Task details: Return every entry exactly.

:: The input

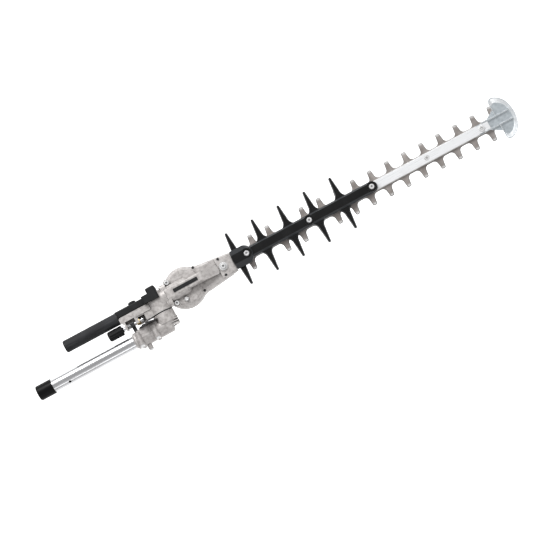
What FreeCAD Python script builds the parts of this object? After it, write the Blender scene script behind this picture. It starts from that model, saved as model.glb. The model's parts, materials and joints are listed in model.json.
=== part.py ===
import FreeCAD, Part
import math
import os

# Articulating hedge trimmer attachment for a pole machine, in millimetres.
# X runs along the pole and the cutter bar toward the tip, Z is normal to the blades.
# The origin is the centre of the open end of the pole tube. The head tilts about a
# line along Y through PIVOT_X.

V = FreeCAD.Vector
X_AXIS = V(1, 0, 0)
Y_AXIS = V(0, 1, 0)
Z_AXIS = V(0, 0, 1)

# --- driving dimensions: pole side ---
TUBE_R = 12.0
TUBE_WALL = 1.5
TUBE_END_X = 232.0
SHAFT_R = 4.0
INDEX_HOLE_X = 58.3
INSERTION_MARK_X = 52.0
CAP_R = 14.0
CAP_MOUTH_X = 27.0
CAP_END_X = -3.5

PIVOT_X = 261.4
HUB_R = 19.7
JOINT_FACE_Y = 21.6
SPIGOT_R = 13.0
SPIGOT_END_Y = 34.8
BARREL_R = 15.8
CASE_REAR_X = 191.6
CASE_FRONT_X = 268.6
PAD_FACE_Y = 14.4
HUB_RIB_Y = (-6.4, -2.2, 2.0, 6.2)

# --- driving dimensions: tilt lock ---
SECTOR_R = 51.5
SECTOR_Y = 14.6
SECTOR_THICK = 2.5
NOTCH_DEPTH = 5.0
NOTCH_WIDTH = 6.6
TILT_LOW = -90
TILT_HIGH = 45
TILT_STEP = 15
LATCH_Y = 29.0
LATCH_Z = 4.0
LATCH_ROD_R = 3.5
PAWL_GAP = 0.4
KNOB_REAR_X = 155.2
KNOB_LENGTH = 30.4
KNOB_BORE_DEPTH = 8.0
LATCH_ROD_END_X = 226.0

# --- driving dimensions: head ---
BLADE_Y = 47.0
CRANK_X = 317.0
BULGE_R = 39.0
CASE_NOSE_X = 417.0
CASE_NOSE_HALF = 19.5
HEAD_JOINT_X = 281.2
PARTING_Z = -21.0
HUB_CASE_Y = 24.2
HUB_CASE_R = 19.0
HUMP_R = 15.6
SPINE_WIDTH = 17.6
SPINE_TOP_Z = 14.2
DOME_TOP_Z = -0.5
SPINE_END_X = 386.0
SPINE_SLOPE_X = 353.0
SPINE_SLOPE = 31.0
BOLT_ONE_X = 444.0
BOLT_PITCH = 127.3

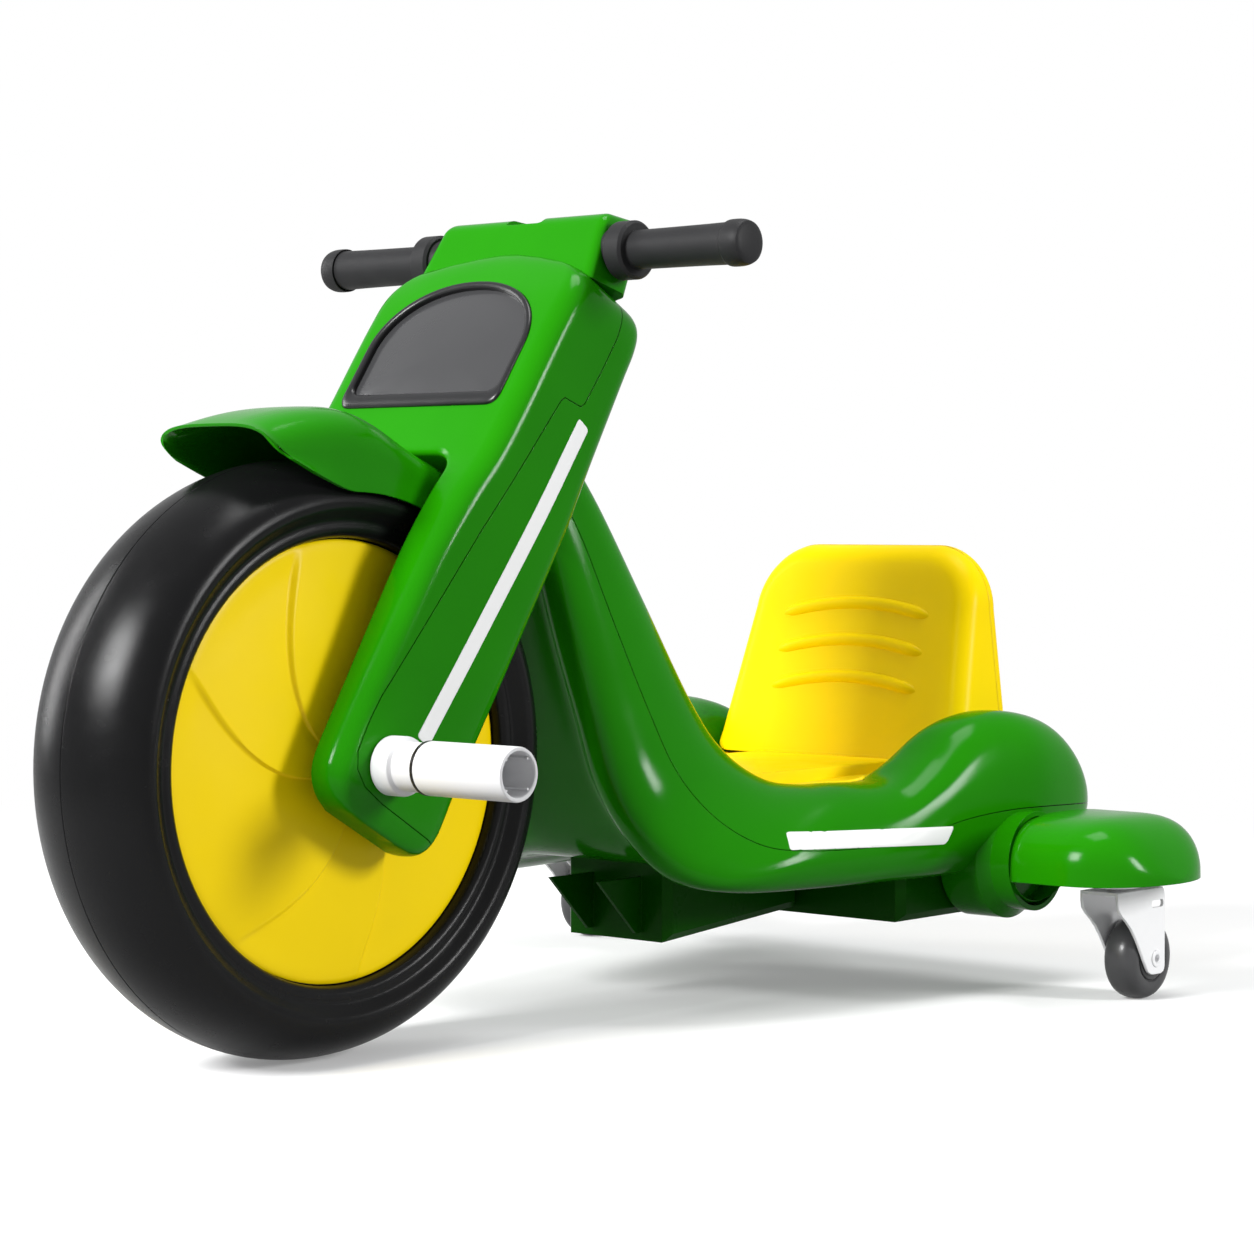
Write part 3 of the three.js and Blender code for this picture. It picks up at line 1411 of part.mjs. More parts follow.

::::

Solution to this exercise:
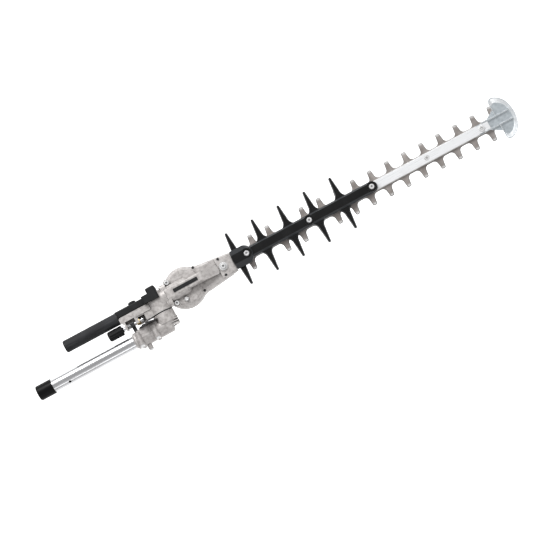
What FreeCAD Python script builds the parts of this object? After it, write the Blender scene script behind this picture. It starts from that model, saved as model.glb. The model's parts, materials and joints are listed in model.json.
=== part.py ===
import FreeCAD, Part
import math
import os

# Articulating hedge trimmer attachment for a pole machine, in millimetres.
# X runs along the pole and the cutter bar toward the tip, Z is normal to the blades.
# The origin is the centre of the open end of the pole tube. The head tilts about a
# line along Y through PIVOT_X.

V = FreeCAD.Vector
X_AXIS = V(1, 0, 0)
Y_AXIS = V(0, 1, 0)
Z_AXIS = V(0, 0, 1)

# --- driving dimensions: pole side ---
TUBE_R = 12.0
TUBE_WALL = 1.5
TUBE_END_X = 232.0
SHAFT_R = 4.0
INDEX_HOLE_X = 58.3
INSERTION_MARK_X = 52.0
CAP_R = 14.0
CAP_MOUTH_X = 27.0
CAP_END_X = -3.5

PIVOT_X = 261.4
HUB_R = 19.7
JOINT_FACE_Y = 21.6
SPIGOT_R = 13.0
SPIGOT_END_Y = 34.8
BARREL_R = 15.8
CASE_REAR_X = 191.6
CASE_FRONT_X = 268.6
PAD_FACE_Y = 14.4
HUB_RIB_Y = (-6.4, -2.2, 2.0, 6.2)

# --- driving dimensions: tilt lock ---
SECTOR_R = 51.5
SECTOR_Y = 14.6
SECTOR_THICK = 2.5
NOTCH_DEPTH = 5.0
NOTCH_WIDTH = 6.6
TILT_LOW = -90
TILT_HIGH = 45
TILT_STEP = 15
LATCH_Y = 29.0
LATCH_Z = 4.0
LATCH_ROD_R = 3.5
PAWL_GAP = 0.4
KNOB_REAR_X = 155.2
KNOB_LENGTH = 30.4
KNOB_BORE_DEPTH = 8.0
LATCH_ROD_END_X = 226.0

# --- driving dimensions: head ---
BLADE_Y = 47.0
CRANK_X = 317.0
BULGE_R = 39.0
CASE_NOSE_X = 417.0
CASE_NOSE_HALF = 19.5
HEAD_JOINT_X = 281.2
PARTING_Z = -21.0
HUB_CASE_Y = 24.2
HUB_CASE_R = 19.0
HUMP_R = 15.6
SPINE_WIDTH = 17.6
SPINE_TOP_Z = 14.2
DOME_TOP_Z = -0.5
SPINE_END_X = 386.0
SPINE_SLOPE_X = 353.0
SPINE_SLOPE = 31.0
BOLT_ONE_X = 444.0
BOLT_PITCH = 127.3

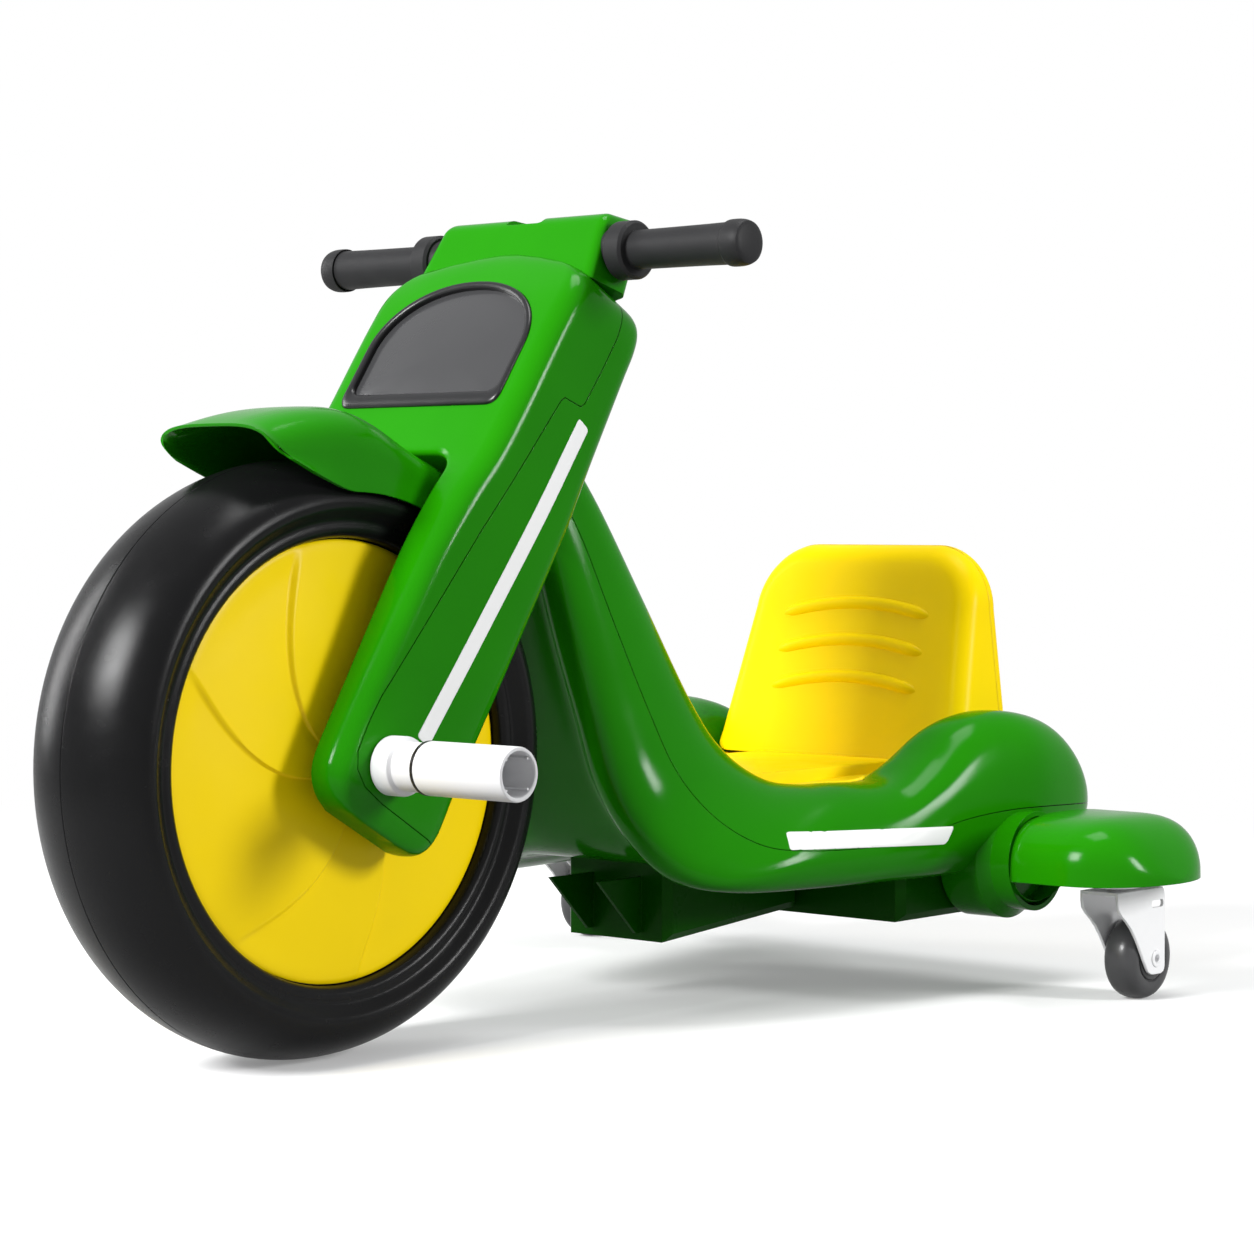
Write part 3 of the three.js and Blender code for this picture. It picks up at line 1411 of part.mjs. More parts follow.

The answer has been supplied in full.